Great as Gombrowicz’s earlier and later novels are, Trans-Atlantyk surpasses them, I think, in at least four essential respects. First, its plot, for all its absurdly unexpected twists and downright fantastic developments, stems consistently from the initial premise, the fictitious version of the author’s momentous decision to stay in Argentina—the single most dramatic event in his life. The first words of the novel, “I feel a need to relate here …,” are already charged with the urgency that spurs the narrative momentum of the ensuing paragraphs and chapters. As a result, even though no one would be naive enough to take Gombrowicz the narrator for a mirror-reflection of Gombrowicz the author, or the former’s wildly spun tall tale for the latter’s genuine and accurate confession, the fact remains that this novel, perhaps the most grotesquely fantastic ever written in Polish, is also the most personal and engaging of all Gombrowicz’s works of fiction.

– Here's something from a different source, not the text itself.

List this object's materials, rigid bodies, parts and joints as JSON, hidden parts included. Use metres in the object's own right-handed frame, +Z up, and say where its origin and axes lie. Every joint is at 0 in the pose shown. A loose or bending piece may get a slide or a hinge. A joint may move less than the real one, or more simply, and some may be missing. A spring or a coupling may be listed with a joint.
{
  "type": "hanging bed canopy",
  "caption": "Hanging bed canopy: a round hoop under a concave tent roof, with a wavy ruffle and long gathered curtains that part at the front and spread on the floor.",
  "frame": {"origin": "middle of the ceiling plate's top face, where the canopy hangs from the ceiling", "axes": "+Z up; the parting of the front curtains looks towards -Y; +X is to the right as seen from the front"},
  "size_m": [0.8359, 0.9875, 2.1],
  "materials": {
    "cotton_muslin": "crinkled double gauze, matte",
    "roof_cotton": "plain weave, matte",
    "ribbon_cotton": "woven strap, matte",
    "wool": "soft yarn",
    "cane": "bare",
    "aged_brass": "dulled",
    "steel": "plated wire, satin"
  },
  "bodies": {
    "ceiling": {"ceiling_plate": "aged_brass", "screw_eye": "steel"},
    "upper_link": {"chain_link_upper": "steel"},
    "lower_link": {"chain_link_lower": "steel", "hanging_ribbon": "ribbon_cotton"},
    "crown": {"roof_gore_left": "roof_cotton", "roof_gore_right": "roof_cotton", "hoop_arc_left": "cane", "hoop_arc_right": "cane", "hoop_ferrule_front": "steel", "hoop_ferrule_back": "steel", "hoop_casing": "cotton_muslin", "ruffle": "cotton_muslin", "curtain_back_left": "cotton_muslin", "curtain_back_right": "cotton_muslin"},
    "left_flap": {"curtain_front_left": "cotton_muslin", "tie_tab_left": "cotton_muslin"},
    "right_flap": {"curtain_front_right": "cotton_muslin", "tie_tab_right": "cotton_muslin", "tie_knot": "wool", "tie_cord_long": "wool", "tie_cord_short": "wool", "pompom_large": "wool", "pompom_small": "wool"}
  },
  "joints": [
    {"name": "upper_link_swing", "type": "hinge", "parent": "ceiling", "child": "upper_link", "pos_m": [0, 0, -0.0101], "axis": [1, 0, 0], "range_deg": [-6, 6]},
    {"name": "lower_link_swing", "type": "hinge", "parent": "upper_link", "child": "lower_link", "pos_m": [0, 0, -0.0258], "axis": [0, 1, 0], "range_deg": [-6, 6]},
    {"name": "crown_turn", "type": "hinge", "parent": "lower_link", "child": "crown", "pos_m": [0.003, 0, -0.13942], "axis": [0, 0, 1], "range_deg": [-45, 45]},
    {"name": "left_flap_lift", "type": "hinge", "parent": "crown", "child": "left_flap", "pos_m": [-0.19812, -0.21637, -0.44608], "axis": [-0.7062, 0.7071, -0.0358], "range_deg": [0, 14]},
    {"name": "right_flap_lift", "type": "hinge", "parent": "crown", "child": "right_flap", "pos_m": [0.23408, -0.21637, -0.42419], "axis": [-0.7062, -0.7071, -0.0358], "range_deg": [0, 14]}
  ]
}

Second, the urgency that marks the narrator’s “need to relate” his story translates felicitously into the elusive quality of Trans-Atlantyk’s style and composition. This quality might be described as a combination of extreme speed with highly precise rhythmic organization. The latter is felt on all levels of this freely moving yet carefully choreographed work, from phonetics (for instance, devices such as alliteration) to syntax (contrasting long and short sentences, dramatic use of the historical present tense, and so on) to the composition of paragraphs and chapters (the refrainlike repetitions of certain key words or phrases). With the possible exception of Gombrowicz’s play Operetta, there is no other work in his entire output which, for all its deliberately jarring notes, is so firmly based on musical principles of composition and which, for all its deliberate tripping over its own feet, rushes forward with such an irresistible dancelike aplomb.

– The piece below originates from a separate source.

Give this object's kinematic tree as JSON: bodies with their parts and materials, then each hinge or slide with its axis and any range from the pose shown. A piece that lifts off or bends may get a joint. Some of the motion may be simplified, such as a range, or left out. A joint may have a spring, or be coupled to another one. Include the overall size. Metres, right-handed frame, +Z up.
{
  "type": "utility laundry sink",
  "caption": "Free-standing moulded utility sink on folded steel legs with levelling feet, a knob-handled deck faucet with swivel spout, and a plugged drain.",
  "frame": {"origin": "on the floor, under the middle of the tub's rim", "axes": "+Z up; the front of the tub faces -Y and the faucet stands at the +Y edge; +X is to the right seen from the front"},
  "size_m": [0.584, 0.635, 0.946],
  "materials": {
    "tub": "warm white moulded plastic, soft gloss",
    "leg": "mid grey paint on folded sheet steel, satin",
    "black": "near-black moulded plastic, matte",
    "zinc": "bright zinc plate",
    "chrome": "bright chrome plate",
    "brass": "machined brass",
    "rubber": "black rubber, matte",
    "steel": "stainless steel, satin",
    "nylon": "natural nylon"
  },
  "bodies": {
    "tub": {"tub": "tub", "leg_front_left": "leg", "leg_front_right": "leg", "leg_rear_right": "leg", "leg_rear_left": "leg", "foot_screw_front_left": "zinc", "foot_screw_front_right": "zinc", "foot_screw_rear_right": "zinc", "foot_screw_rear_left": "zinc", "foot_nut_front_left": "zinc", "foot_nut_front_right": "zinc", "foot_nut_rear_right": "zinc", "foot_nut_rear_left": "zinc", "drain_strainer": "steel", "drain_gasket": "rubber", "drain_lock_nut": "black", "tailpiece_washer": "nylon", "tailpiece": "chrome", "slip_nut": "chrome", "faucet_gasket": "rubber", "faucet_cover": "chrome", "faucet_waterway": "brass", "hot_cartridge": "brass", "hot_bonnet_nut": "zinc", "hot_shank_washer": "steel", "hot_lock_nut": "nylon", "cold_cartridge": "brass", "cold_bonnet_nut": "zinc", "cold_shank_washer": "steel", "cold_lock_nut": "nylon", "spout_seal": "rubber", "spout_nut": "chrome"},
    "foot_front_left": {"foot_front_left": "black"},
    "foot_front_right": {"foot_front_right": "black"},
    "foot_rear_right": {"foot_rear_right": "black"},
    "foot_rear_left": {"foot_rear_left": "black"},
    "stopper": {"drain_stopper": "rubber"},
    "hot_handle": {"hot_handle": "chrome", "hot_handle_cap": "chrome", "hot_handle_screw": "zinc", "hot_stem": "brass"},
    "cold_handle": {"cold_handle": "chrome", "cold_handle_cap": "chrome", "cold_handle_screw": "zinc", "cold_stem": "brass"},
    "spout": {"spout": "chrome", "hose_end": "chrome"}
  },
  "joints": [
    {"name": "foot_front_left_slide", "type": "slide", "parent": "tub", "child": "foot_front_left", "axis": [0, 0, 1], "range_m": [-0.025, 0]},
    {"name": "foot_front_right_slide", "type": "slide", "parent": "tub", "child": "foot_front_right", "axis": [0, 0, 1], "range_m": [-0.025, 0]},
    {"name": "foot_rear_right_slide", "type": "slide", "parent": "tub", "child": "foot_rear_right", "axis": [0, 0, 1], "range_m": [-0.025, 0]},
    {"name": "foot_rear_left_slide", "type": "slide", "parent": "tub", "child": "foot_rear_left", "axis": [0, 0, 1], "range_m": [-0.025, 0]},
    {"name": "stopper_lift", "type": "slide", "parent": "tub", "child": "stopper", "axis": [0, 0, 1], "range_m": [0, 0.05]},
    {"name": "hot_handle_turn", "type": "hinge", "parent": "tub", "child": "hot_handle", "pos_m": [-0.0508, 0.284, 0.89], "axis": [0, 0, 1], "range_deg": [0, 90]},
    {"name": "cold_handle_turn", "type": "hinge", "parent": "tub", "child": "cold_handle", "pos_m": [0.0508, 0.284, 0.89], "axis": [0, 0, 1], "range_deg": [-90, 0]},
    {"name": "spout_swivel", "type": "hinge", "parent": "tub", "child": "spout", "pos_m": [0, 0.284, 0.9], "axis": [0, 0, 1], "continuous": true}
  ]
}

Third, Trans-Atlantyk is the most memorably compact among Gombrowicz’s fictional embodiments of his recurrent system of ideas. What might be called the objective correlatives of his philosophy—fictional plots, situations, characters and their mutual relationships incarnating this or that specific variant of “the interhuman church”—are no less admirably inventive in most of his other works. Here, however, several such variants come together to form a kind of musical chord characterized by extraordinarily complex harmony. In Ferdydurke, for example, three different locales, milieus, and corresponding stages of the plot (the narrator’s adventures at school, in Mr. and Mrs. Youthful’s house, and in the country estate) had to be presented consecutively, in a linear sequence, as three different versions of the Form-versus-Chaos conflict. The innovation of Trans-Atlantyk is that Gombrowicz puts several manifestations of the same conflict together and makes them resound simultaneously, in a polyphonic composition reminiscent of a Baroque fugue.

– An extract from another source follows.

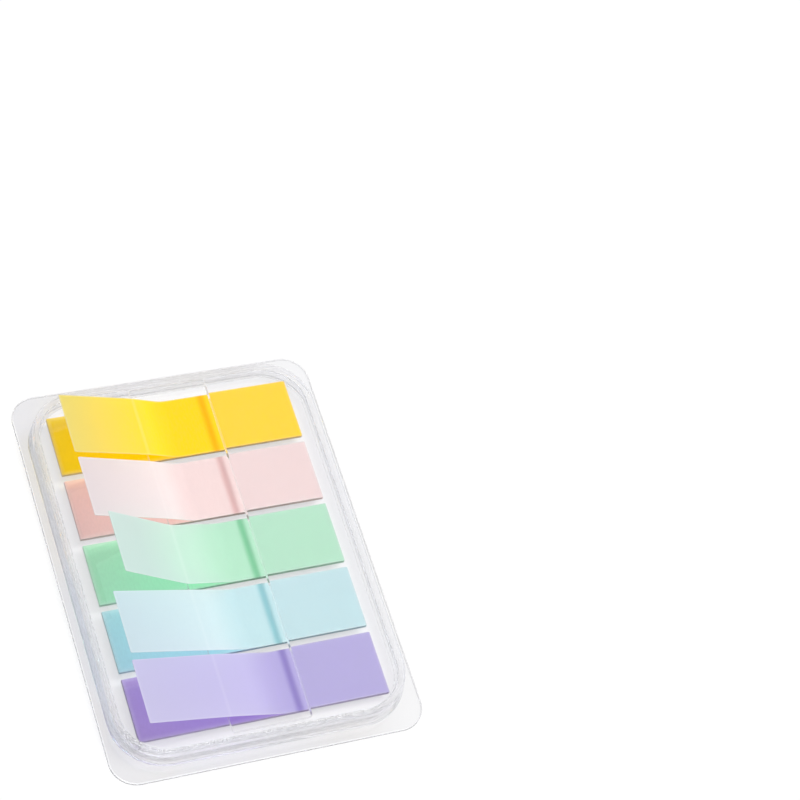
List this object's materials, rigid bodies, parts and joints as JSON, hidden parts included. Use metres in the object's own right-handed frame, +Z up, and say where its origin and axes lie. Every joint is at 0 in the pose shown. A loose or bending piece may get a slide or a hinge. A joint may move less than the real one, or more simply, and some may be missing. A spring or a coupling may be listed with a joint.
{
  "type": "sticky index tab dispenser",
  "caption": "Flat clear dispenser case with pads of translucent coloured film index flags; each pad's top flag rises through one long window in the cover.",
  "frame": {"origin": "middle of the case's underside", "axes": "+X along the flags towards their fixed ends, +Y across the row of pads towards the yellow one, +Z up through the cover"},
  "size_m": [0.0564, 0.0782, 0.0141],
  "materials": {
    "clear_plastic": "clear glossy moulded plastic",
    "pad_yellow": "stack of satin yellow film",
    "film_yellow": "translucent satin yellow film",
    "pad_pink": "stack of satin pink film",
    "film_pink": "translucent satin pink film",
    "pad_green": "stack of satin green film",
    "film_green": "translucent satin green film",
    "pad_blue": "stack of satin blue film",
    "film_blue": "translucent satin blue film",
    "pad_purple": "stack of satin purple film",
    "film_purple": "translucent satin purple film"
  },
  "bodies": {
    "root": {"case_base": "clear_plastic", "case_cover": "clear_plastic", "pad_yellow": "pad_yellow", "flag_yellow": "film_yellow", "pad_pink": "pad_pink", "flag_pink": "film_pink", "pad_green": "pad_green", "flag_green": "film_green", "pad_blue": "pad_blue", "flag_blue": "film_blue", "pad_purple": "pad_purple", "flag_purple": "film_purple"}
  },
  "joints": []
}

This is mostly possible thanks to the power with which the plot’s point of departure—the narrator’s decision to stay in Argentina—continues to weigh on everything that happens afterwards. This decision to accept the in-between status of a quasi-deserter and would-be immigrant, never at home either among the Poles or among the Argentinians, results in the radical clash of opposites within the narrator’s mind and in his immediate surroundings. From that point on, continuously pulled by antithetical values of various sorts and never able to attain either of the two extremes, he can only be a double outcast who strives in vain for an unequivocal identity. Reduced to being a function of what others see in him, the narrator finds himself stretched insufferably between the opposing forces—ethnic, historic, geographic, social, cultural, sexual—to which his new status exposes him. A reluctant performer of several preprogramed roles at once, he is soon entangled in so many different contexts and challenged by so many stereotypes that Gombrowicz the author does not have to lead his protagonist/narrator through changing settings and milieus, as he did in Ferdydurke. Once the cast of characters has been introduced (in particular, the father-and-son pair of Tomasz and Ignac, the Argentinian homosexual millionaire Gonzalo, the Baron-Pyckal-Ciumkala trio, and the staff of the Polish embassy), the opposition of Form and Chaos primarily takes on the shape of Ojczyzna versus Synczyzna (literally, “Fatherland” versus “Sonland,” in this translation rendered felicitously as “Patria” and “Filistria”); but this single antimony is just a shorthand for many others.
Fourth, the ingenious polyphony of Trans-Atlantyk owes its striking effect to Gombrowicz’s use of stylization. A work of art achieves true greatness when the author invents a crucial device and utilizes it so magnificently that no one can successfully imitate it later. This is precisely what happens in Trans-Atlantyk. Gombrowicz’s chief stroke of genius while planning the novel was his choice of the specific style to imitate—a style which, one imagines,
initially must have sounded bizarre even to him. The story of the twentieth-century Polish writer defecting to Argentina in the first days of the Second World War was to be told, from first to last, in a language and style typical of the seventeenth- and eighteenth-century Polish country squire. Trans-Atlantyk was to adopt the generic principles of the Baroque nobleman’s oral tale, known in the Polish tradition as gawęda.
Not just an aura of anachronism but a set of specific historic, social, and cultural connotations are immediately brought into play by the writer who makes use of this particular convention. Gaweda was a genre characteristic of the culture of provincial gentry at the time when Poland—as a result of the devastating wars that raged all over its territory throughout the seventeenth century—entered a prolonged cultural decline in the early 1700s. One legacy of the Baroque era was Polish literature’s profound split between the Westernized model, which flourished mostly at the royal and aristocratic courts, and the so-called Sarmatian model, which found its refuges in thousands of provincial noblemen’s manors. The literature that those country squires produced, mostly for their own or their neighbors’ entertainment, starting in the early 1600s, was (with a few notable exceptions) more local, parochial, conservative, narrow-minded, and artistically primitive than the writings of the well-educated and cosmopolitan court poets. It had its own strengths, though, which allowed it to survive the tough times; and of all the Sarmatian genres the gawęda in particular proved extraordinarily durable. Although gawęda was occasionally committed to paper and even published, it remained primarily an oral genre, partly because of the deterioration of printing in Poland during the late seventeenth and early eighteenth centuries, and partly because of the migration of cultural life from the warravaged cities to the provinces. The existence of gawęda was supported by its stable social context. As a rule it was listened to rather than read, most typically at convivial gatherings of gentry neighbors on the occasion of a wedding or funeral, on holidays, and so forth.